You might have had not enough data to learn more specific parameters, or your priors were too broad. It’s a modelling question on its own. Do look at what map is returning and see if the parameters make sense.

About your additional questions:

  1. Whatever you think makes sense. Can you have negative values? If so you can try Mixture of Normals
  2. The shape was because I wanted 5 draws by default (one from each component). But that was just for the example. You should use whatever shape you want for your final use as a prior in another model.
  3. Not sure what you mean. When the mixture is being fitted you want to use all the data you have to get a better fit. Once you fit it you can use whatever shape you want afterwards.

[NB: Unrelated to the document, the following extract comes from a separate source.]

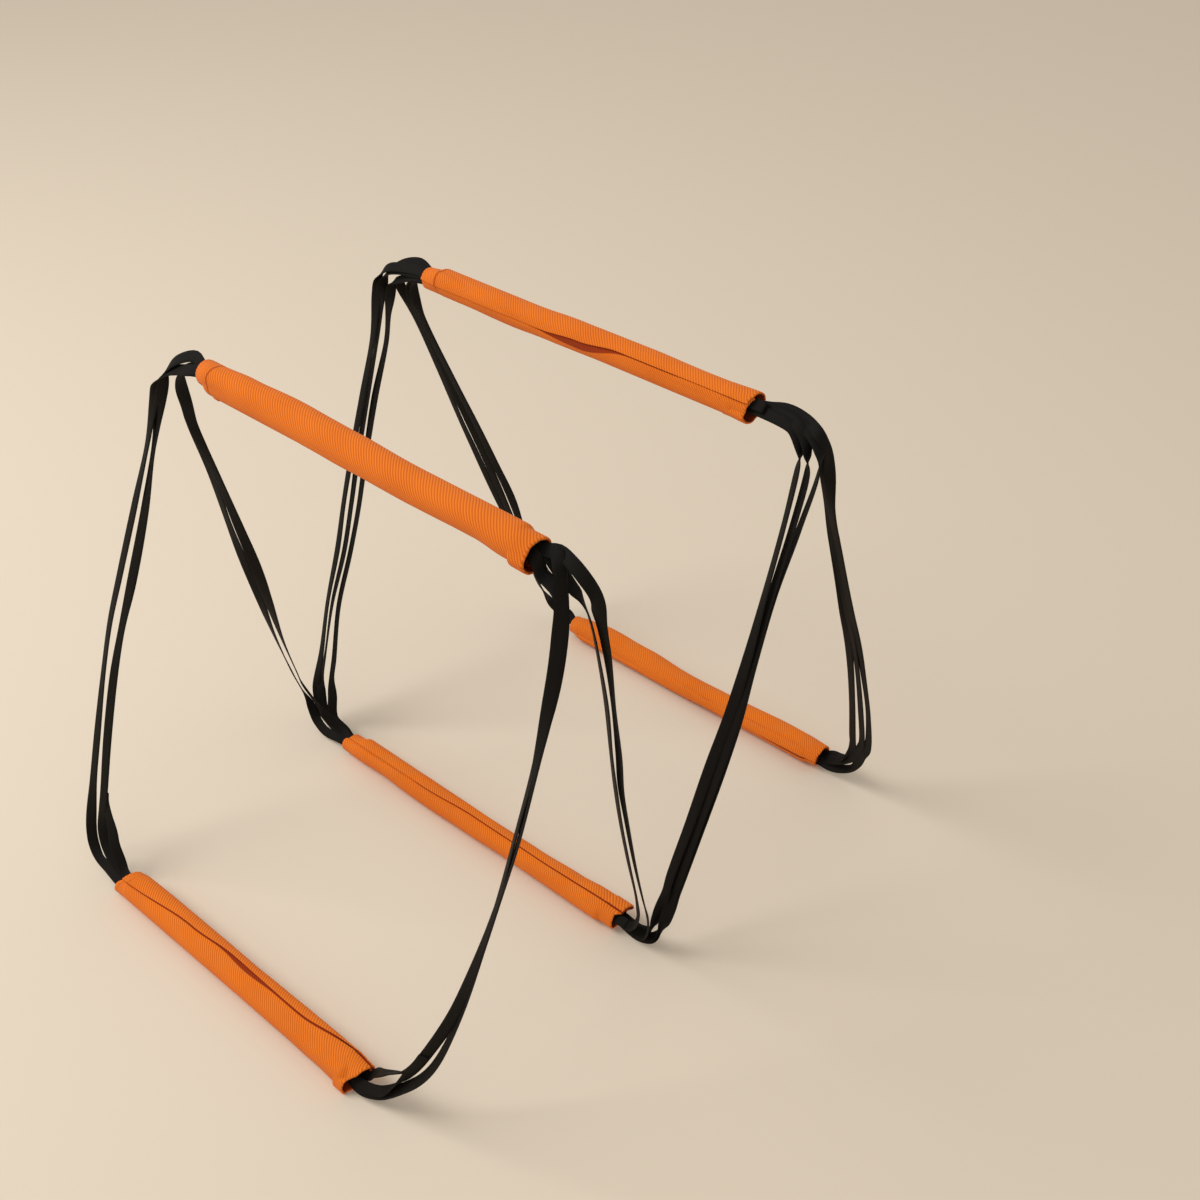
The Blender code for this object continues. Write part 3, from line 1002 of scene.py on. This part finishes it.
STRAPS: dict[tuple[int, Side], tuple[Strap, ...]] = {
    (1, Side.LEFT): (
        Strap(
            bows=(48, 54, 57, 55, 50, 46, 46),
            twists=(-10, -15, -10, 5, -15, -5, 20),
            low=((0, 3, 0), (20, 0, 12), (33, 0, 23), (41, 0, 36), (46, 0, 56)),
            high=((0, 4, 0), (14, 9, 0), (27, 3, 0), (36, 0, 5), (43, 0, 16), (45, 0, 34)),
        ),
        Strap(
            bows=(63, 67, 70, 70, 65, 58, 52),
            twists=(-10, 0, 15, 15, 10, 10, 20),
            low=((0, -4, 0), (24, -1, 0), (39, 0, 2), (50, 0, 13), (57, 0, 30)),
            high=((0, 1, 0), (12, -3, 0), (25, 0, 7), (38, 0, 13), (47, 0, 24), (51, 0, 42)),
        ),
    ),
    (2, Side.LEFT): (
        Strap(
            bows=(61, 61, 54, 49, 48, 47, 51),
            twists=(-25, -15, 25, 55, 35, 10, 35),
            low=((0, -1, 0), (20, 3, 2), (35, 0, 20), (43, 0, 31), (51, 0, 46), (61, 0, 68)),
            high=((0, 1, 0), (15, 1, 2), (30, 0, 10), (38, 0, 20), (43, 0, 34), (47, 0, 58)),
            edge_on=(True, False),
        ),
        Strap(
            bows=(77, 79, 74, 73, 69, 60, 55),
            twists=(-25, -10, 30, 20, 0, 10, 35),
            low=((0, -4, 0), (20, -6, 0), (40, -8, 0), (54, -5, 4), (64, 0, 18), (70, 0, 40)),
            high=((0, 1, 0), (16, -1, 2), (32, 0, 10), (40, 0, 20), (45, 0, 34), (49, 0, 58)),
            edge_on=(True, False),
        ),
    ),
    (3, Side.LEFT): (
        Strap(
            bows=(51, 56, 51, 49, 50, 50, 46),
            twists=(15, 20, 20, 20, 15, 5, 20),
            low=((0, -2, 0), (20, 4, 0), (38, 0, 10), (45, 0, 34), (50, 0, 54)),
            high=((0, -4, 0), (14, -6, 0), (36, 0, 14), (47, 0, 20), (49, 0, 31), (49, 0, 50)),
        ),
        Strap(
            bows=(63, 64, 58, 58, 59, 58, 57),
            twists=(35, 30, 20, 20, 15, 20, 25),
            low=((0, -3, 0), (24, 1, 0), (52, 0, 12), (60, 0, 28), (63, 0, 48)),
            high=((0, -1, 0), (14, -3, 0), (40, 0, 7), (53, 0, 12), (60, 0, 22), (60, 0, 40)),
        ),
        Strap(
            bows=(67, 69, 66, 67, 66, 63, 61),
            twists=(15, 25, 15, 20, 15, 10, 15),
            low=((0, -4, 0), (26, 0, 0), (56, 0, 12), (65, 0, 28), (68, 0, 46)),
            high=((0, -1, 0), (16, -1, 0), (41, 0, 5), (55, 0, 10), (63, 0, 20), (64, 0, 38)),
        ),
    ),
    (4, Side.LEFT): (
        Strap(
            bows=(35, 25, 18, 21, 25, 33, 40),
            twists=(-25, -10, 25, 15, 5, 0, 5),
            low=((0, 1, 0), (14, 5, 0), (20, 0, 14), (27, 0, 21), (32, 0, 38), (35, 0, 58)),
            high=((0, -4, 0), (16, -7, 0), (32, 0, 18), (38, 0, 32), (40, 0, 54)),
            edge_on=(True, False),
        ),
        Strap(
            bows=(39, 37, 37, 38, 40, 44, 47),
            twists=(-25, -10, 10, 15, 20, 15, 5),
            low=((0, 1, 0), (14, 6, 0), (21, 0, 14), (29, 0, 21), (36, 0, 38), (38, 0, 60)),
            high=((0, -4, 0), (18, -7, 0), (37, 0, 16), (44, 0, 30), (47, 0, 54)),
            edge_on=(True, False),
        ),
        Strap(
            bows=(45, 49, 53, 55, 57, 56, 57),
            twists=(-20, 0, 10, 5, -5, 0, 5),
            low=((0, 1, 0), (15, 7, 0), (22, 0, 13), (31, 0, 20), (40, 0, 38), (43, 0, 60)),
            high=((0, -4, 0), (20, -6, 0), (46, 0, 14), (58, 0, 24), (61, 0, 40), (60, 0, 60)),
            edge_on=(True, False),
        ),
    ),
    (1, Side.RIGHT): (
        Strap(
            bows=(50, 62, 64, 63, 61, 52, 42),
            twists=(-35, -20, 25, 40, 45, 20, -35),
            low=((0, -1, 0), (19, 0, 7), (33, 0, 29), (43, 0, 57)),
            high=((0, -6, 0), (7, 0, 15), (16, 0, 18), (24, 0, 22), (29, 0, 31), (35, 0, 52)),
        ),
        Strap(
            bows=(61, 66, 64, 61, 56, 50, 42),
            twists=(30, 40, 40, 40, 45, 30, -30),
            low=((0, -5, 0), (20, 0, 4), (41, 0, 32), (53, 0, 54)),
            high=((0, 2, 0), (11, 3, 0), (17, 0, 4), (22, 0, 14), (28, 0, 28), (35, 0, 50)),
            edge_on=(True, False),
        ),
    ),
    (2, Side.RIGHT): (
        Strap(
            bows=(39, 36, 35, 35, 39, 42, 44),
            twists=(-35, -30, -25, -20, -20, -30, -10),
            low=((0, 2, 0), (22, -1, 0), (34, 0, 4), (40, 0, 26), (41, 0, 55)),
            high=((0, 2, 0), (10, 5, 0), (24, 2, 0), (35, 0, 6), (42, 0, 18), (43, 0, 45)),
            edge_on=(True, False),
        ),
        Strap(
            bows=(33, 31, 30, 31, 33, 37, 37),
            twists=(-35, -30, -30, -30, -35, -30, -35),
            low=((0, 4, 0), (16, 0, 4), (27, 0, 24), (32, 0, 55)),
            high=((0, 2, 0), (12, 0, 10), (23, 0, 23), (29, 0, 29), (33, 0, 39), (36, 0, 57)),
            edge_on=(True, True),
        ),
    ),
    (3, Side.RIGHT): (
        Strap(
            bows=(43, 47, 51, 55, 56, 55, 54),
            twists=(10, 5, -15, -20, 5, 35, 40),
            low=((0, 5, 0), (26, 4, 0), (38, 0, 12), (40, 0, 30), (43, 0, 56)),
            high=((0, 0, 0), (28, -1, 0), (38, 0, 3), (45, 0, 9), (51, 0, 19), (52, 0, 32)),
            edge_on=(False, True),
        ),
        Strap(
            bows=(51, 55, 59, 61, 60, 60, 61),
            twists=(0, 15, 5, 0, 5, 25, 30),
            low=((0, 3, 0), (24, 1, 0), (39, 0, 4), (46, 0, 17), (48, 0, 38), (50, 0, 62)),
            high=((0, 2, 0), (30, 4, 0), (43, 0, 0), (52, 0, 8), (56, 0, 17), (60, 0, 30)),
            edge_on=(False, True),
        ),
        Strap(
            bows=(53, 57, 61, 63, 62, 62, 66),
            twists=(15, 15, 15, 25, 35, 40, 40),
            low=((0, 1, 0), (26, -2, 0), (41, 0, 4), (48, 0, 17), (50, 0, 38), (52, 0, 62)),
            high=((0, 4, 0), (30, 5, 0), (45, 2, 0), (57, 0, 3), (65, 0, 11), (69, 0, 26)),
            edge_on=(False, True),
        ),
    ),
    (4, Side.RIGHT): (
        Strap(
            bows=(45, 51, 56, 58, 59, 59, 58),
            twists=(-15, -20, -15, 0, 40, 40, -10),
            low=((0, 6, 0), (10, 7, 6), (22, 3, 17), (33, 0, 30), (41, 0, 46), (44, 0, 64)),
            high=((0, 5, 0), (22, 9, 0), (42, 6, 0), (57, 0, -1), (62, 0, 13), (61, 0, 34)),
        ),
        Strap(
            bows=(57, 62, 65, 65, 63, 61, 61),
            twists=(-25, -25, -30, -25, -10, 5, -10),
            low=((0, 2, 0), (20, 0, 15), (38, 0, 34), (47, 0, 48), (53, 0, 64)),
            high=((0, 4, 0), (23, 9, 0), (43, 7, 0), (59, 0, -2), (65, 0, 12), (64, 0, 32)),
            edge_on=(True, False),
        ),
        Strap(
            bows=(65, 72, 73, 72, 69, 66, 64),
            twists=(-15, -30, -25, -15, -20, -20, -10),
            low=((0, -2, 0), (14, -2, 0), (34, 0, 10), (49, 0, 36), (58, 0, 60)),
            high=((0, 3, 0), (24, 10, 0), (44, 8, 0), (61, 0, -2), (67, 0, 12), (67, 0, 32)),
            edge_on=(True, False),
        ),
    ),
}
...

Yes, one of the 3 means from MAP doesn’t make sense, so that’s potentially the issue:

High-level, if the next step is ‘figure out what the appropriate distribution is of each subdistribution in the mixture’, then that brings me back to the original problem. I do see the value of this approach in that instead of trying random parameters, I can specify a distribution with some priors and then if the result fits the data, I can use that. However, specifying the different component distributions is the part that’s stumping me.

On the other answers:

  1. No, we cannot have negative values, but LogNormal is taking care of that (although as we see above, one of the components has a negative value).
  2. Ok, clear on that, I understand this doesn’t really make a difference whether I specify the shape or not in terms of plotting the combined distribution.

What’s interesting is that despite the negative mean from above, when I plot the result with shape, that negative mean goes away.

  1. If you refer to the example from the link you sent, they are specifying the length of the df as one of the dimensions. Why do you need to do this in order to use all the data?